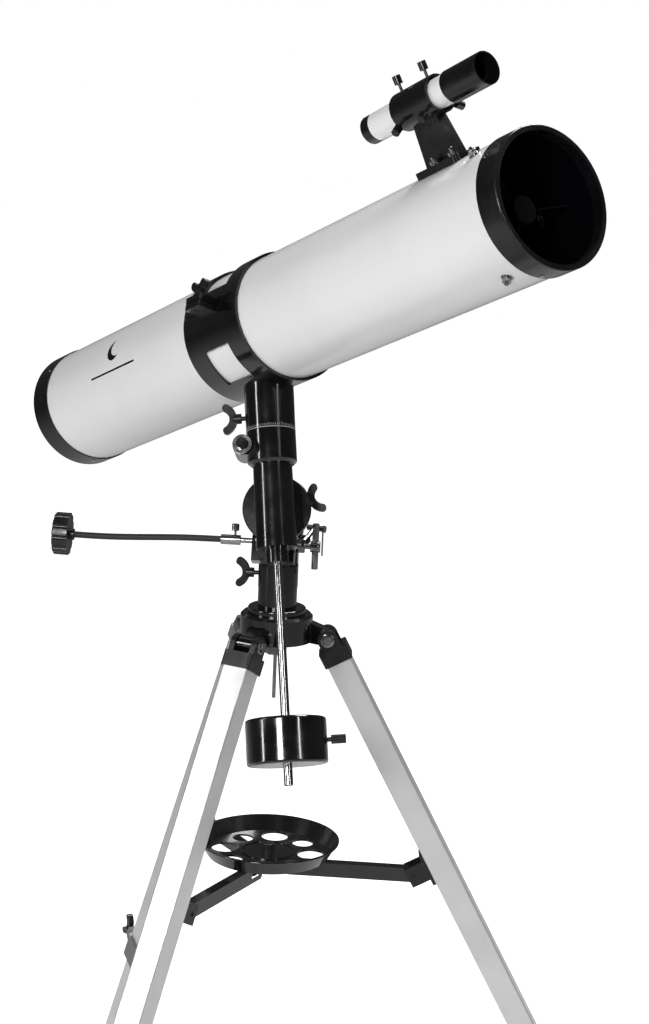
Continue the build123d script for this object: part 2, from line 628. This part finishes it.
# ---------------------------------------------------------------- declination axis
neck_radius, neck_length = 20.0, 34.0
dec_worm_radius = dec_worm_offset - dec_wheel_radius - 0.2
dec_worm_front, dec_worm_back = -22.0, 22.0
dec_worm_axis = seat(decl, (-dec_worm_offset, 0, dec_worm_level), (0, 1, 0), (1, 0, 0))
with BuildPart() as dec_housing:
    with BuildSketch(decl.offset(level(drum_bottom))):
        Circle(dec_drum_radius)
    extrude(amount=drum_bottom - drum_top)
    chamfer(dec_housing.faces().sort_by(Axis.Z)[0].edges(), 3)
    with BuildSketch(decl.offset(level(body_bottom))):
        Circle(dec_body_radius + 1.1)
    with BuildSketch(decl.offset(level(drum_bottom) + 1)):
        Circle(dec_body_radius)
    loft()
    with BuildSketch(decl.offset(level(boss_bottom))):
        Circle(12.5)
    extrude(amount=boss_bottom - body_bottom + 1)
    with BuildSketch(seat(decl, (0, 0, 0), (0, 1, 0), (1, 0, 0))):
        Circle(neck_radius)
    extrude(amount=neck_length)
    with BuildSketch(dec_worm_axis.offset(dec_worm_front)):
        Circle(11)
        with Locations((10, 0)):
            Rectangle(20, 22)
    extrude(amount=dec_worm_back - dec_worm_front)
    with BuildSketch(decl.offset(level(body_bottom) + 4)):
        Circle(dec_shaft_radius + running)
    extrude(amount=160, mode=Mode.SUBTRACT)
    with BuildSketch(decl.offset(dec_worm_level - wheel_thickness / 2 - side_gap)):
        Circle(dec_wheel_radius + side_gap)
    extrude(amount=40, mode=Mode.SUBTRACT)
    with BuildSketch(dec_worm_axis.offset(dec_worm_front + 5)):
        Circle(dec_worm_radius + side_gap)
    extrude(amount=dec_worm_back - dec_worm_front - 10, mode=Mode.SUBTRACT)
    with BuildSketch(dec_worm_axis.offset(dec_worm_front - 1)):
        Circle(worm_shaft_radius + running)
    extrude(amount=dec_worm_back - dec_worm_front + 2, mode=Mode.SUBTRACT)
    with BuildSketch(decl.offset(level(boss_bottom))):
        Circle(rod_radius + fixed)
    extrude(amount=14, mode=Mode.SUBTRACT)
    with BuildSketch(polar.offset(-neck_length - 1)):
        Circle(shaft_radius + fixed)
    extrude(amount=11, mode=Mode.SUBTRACT)
write(dec_housing, "dec_housing")

with BuildPart() as dec_shaft:
    with BuildSketch(decl.offset(level(body_bottom) + 5)):
        Circle(dec_shaft_radius)
    extrude(amount=body_bottom - 5 - saddle_face - 4)
    with BuildSketch(decl.offset(dec_worm_level - wheel_thickness / 2)):
        Circle(dec_wheel_radius)
    extrude(amount=wheel_thickness)
write(dec_shaft, "dec_shaft")

with BuildPart() as dec_worm:
    with BuildSketch(dec_worm_axis.offset(dec_worm_front - 6)):
        Circle(worm_shaft_radius)
    extrude(amount=dec_worm_back - dec_worm_front + 12)
    with BuildSketch(dec_worm_axis.offset(dec_worm_front + 5 + side_gap)):
        Circle(dec_worm_radius)
    extrude(amount=dec_worm_back - dec_worm_front - 10 - 2 * side_gap)
    with BuildSketch(dec_worm_axis.offset(dec_worm_front - side_gap)):
        Circle(10.6)
    extrude(amount=-6)
    with BuildSketch(dec_worm_axis.offset(dec_worm_front - 6)):
        Circle(6.3)
    extrude(amount=-5)
write(dec_worm, "dec_worm")

with BuildPart() as dec_head:
    with BuildSketch(decl.offset(level(head_bottom))):
        Circle(head_radius - 0.5)
    with BuildSketch(decl.offset(level(saddle_face + 0.05))):
        Circle(head_radius)
    loft()
    with BuildSketch(decl.offset(level(head_bottom))):
        Circle(dec_shaft_radius + fixed)
    extrude(amount=head_bottom - saddle_face - 4, mode=Mode.SUBTRACT)
    stud_hole(dec_knob_plane, 14)
write(dec_head, "dec_head")
wing_knob(dec_knob_plane, "dec_knob", depth=13.5, start=4.0)

with BuildPart() as counterweight_rod:
    with BuildSketch(decl.offset(level(rod_end))):
        Circle(rod_radius)
    extrude(amount=rod_end - boss_bottom + 13)
    chamfer(counterweight_rod.faces().sort_by(Axis.Z)[0].edges(), 0.8)
write(counterweight_rod, "counterweight_rod")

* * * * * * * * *

● What is asked:
Each line of the material must be restated exactly.

● Written answer:
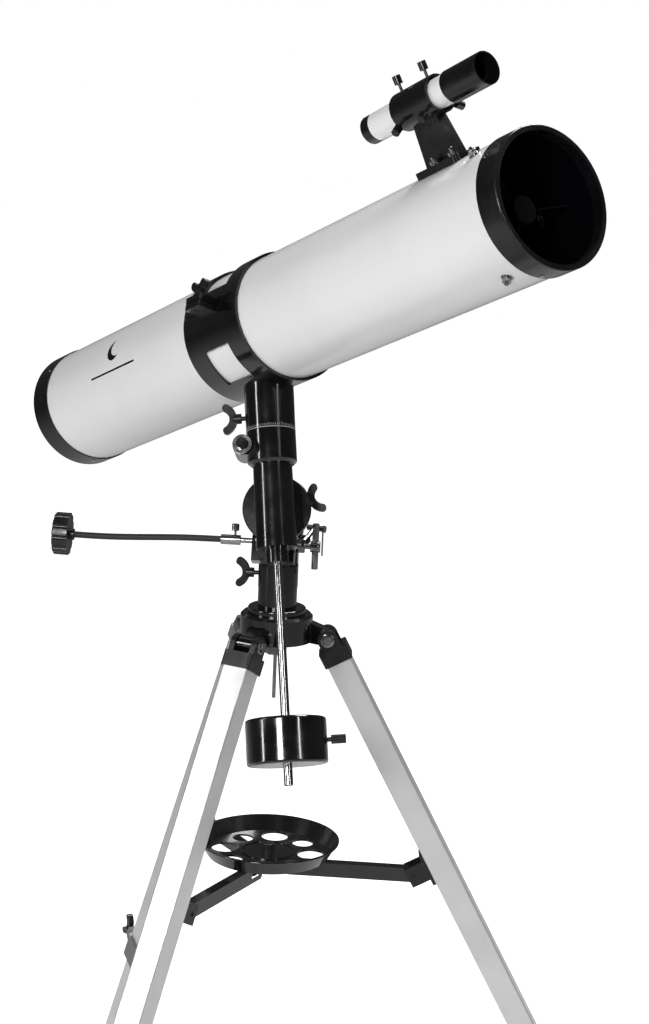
Continue the build123d script for this object: part 2, from line 628. This part finishes it.
# ---------------------------------------------------------------- declination axis
neck_radius, neck_length = 20.0, 34.0
dec_worm_radius = dec_worm_offset - dec_wheel_radius - 0.2
dec_worm_front, dec_worm_back = -22.0, 22.0
dec_worm_axis = seat(decl, (-dec_worm_offset, 0, dec_worm_level), (0, 1, 0), (1, 0, 0))
with BuildPart() as dec_housing:
    with BuildSketch(decl.offset(level(drum_bottom))):
        Circle(dec_drum_radius)
    extrude(amount=drum_bottom - drum_top)
    chamfer(dec_housing.faces().sort_by(Axis.Z)[0].edges(), 3)
    with BuildSketch(decl.offset(level(body_bottom))):
        Circle(dec_body_radius + 1.1)
    with BuildSketch(decl.offset(level(drum_bottom) + 1)):
        Circle(dec_body_radius)
    loft()
    with BuildSketch(decl.offset(level(boss_bottom))):
        Circle(12.5)
    extrude(amount=boss_bottom - body_bottom + 1)
    with BuildSketch(seat(decl, (0, 0, 0), (0, 1, 0), (1, 0, 0))):
        Circle(neck_radius)
    extrude(amount=neck_length)
    with BuildSketch(dec_worm_axis.offset(dec_worm_front)):
        Circle(11)
        with Locations((10, 0)):
            Rectangle(20, 22)
    extrude(amount=dec_worm_back - dec_worm_front)
    with BuildSketch(decl.offset(level(body_bottom) + 4)):
        Circle(dec_shaft_radius + running)
    extrude(amount=160, mode=Mode.SUBTRACT)
    with BuildSketch(decl.offset(dec_worm_level - wheel_thickness / 2 - side_gap)):
        Circle(dec_wheel_radius + side_gap)
    extrude(amount=40, mode=Mode.SUBTRACT)
    with BuildSketch(dec_worm_axis.offset(dec_worm_front + 5)):
        Circle(dec_worm_radius + side_gap)
    extrude(amount=dec_worm_back - dec_worm_front - 10, mode=Mode.SUBTRACT)
    with BuildSketch(dec_worm_axis.offset(dec_worm_front - 1)):
        Circle(worm_shaft_radius + running)
    extrude(amount=dec_worm_back - dec_worm_front + 2, mode=Mode.SUBTRACT)
    with BuildSketch(decl.offset(level(boss_bottom))):
        Circle(rod_radius + fixed)
    extrude(amount=14, mode=Mode.SUBTRACT)
    with BuildSketch(polar.offset(-neck_length - 1)):
        Circle(shaft_radius + fixed)
    extrude(amount=11, mode=Mode.SUBTRACT)
write(dec_housing, "dec_housing")

with BuildPart() as dec_shaft:
    with BuildSketch(decl.offset(level(body_bottom) + 5)):
        Circle(dec_shaft_radius)
    extrude(amount=body_bottom - 5 - saddle_face - 4)
    with BuildSketch(decl.offset(dec_worm_level - wheel_thickness / 2)):
        Circle(dec_wheel_radius)
    extrude(amount=wheel_thickness)
write(dec_shaft, "dec_shaft")

with BuildPart() as dec_worm:
    with BuildSketch(dec_worm_axis.offset(dec_worm_front - 6)):
        Circle(worm_shaft_radius)
    extrude(amount=dec_worm_back - dec_worm_front + 12)
    with BuildSketch(dec_worm_axis.offset(dec_worm_front + 5 + side_gap)):
        Circle(dec_worm_radius)
    extrude(amount=dec_worm_back - dec_worm_front - 10 - 2 * side_gap)
    with BuildSketch(dec_worm_axis.offset(dec_worm_front - side_gap)):
        Circle(10.6)
    extrude(amount=-6)
    with BuildSketch(dec_worm_axis.offset(dec_worm_front - 6)):
        Circle(6.3)
    extrude(amount=-5)
write(dec_worm, "dec_worm")

with BuildPart() as dec_head:
    with BuildSketch(decl.offset(level(head_bottom))):
        Circle(head_radius - 0.5)
    with BuildSketch(decl.offset(level(saddle_face + 0.05))):
        Circle(head_radius)
    loft()
    with BuildSketch(decl.offset(level(head_bottom))):
        Circle(dec_shaft_radius + fixed)
    extrude(amount=head_bottom - saddle_face - 4, mode=Mode.SUBTRACT)
    stud_hole(dec_knob_plane, 14)
write(dec_head, "dec_head")
wing_knob(dec_knob_plane, "dec_knob", depth=13.5, start=4.0)

with BuildPart() as counterweight_rod:
    with BuildSketch(decl.offset(level(rod_end))):
        Circle(rod_radius)
    extrude(amount=rod_end - boss_bottom + 13)
    chamfer(counterweight_rod.faces().sort_by(Axis.Z)[0].edges(), 0.8)
write(counterweight_rod, "counterweight_rod")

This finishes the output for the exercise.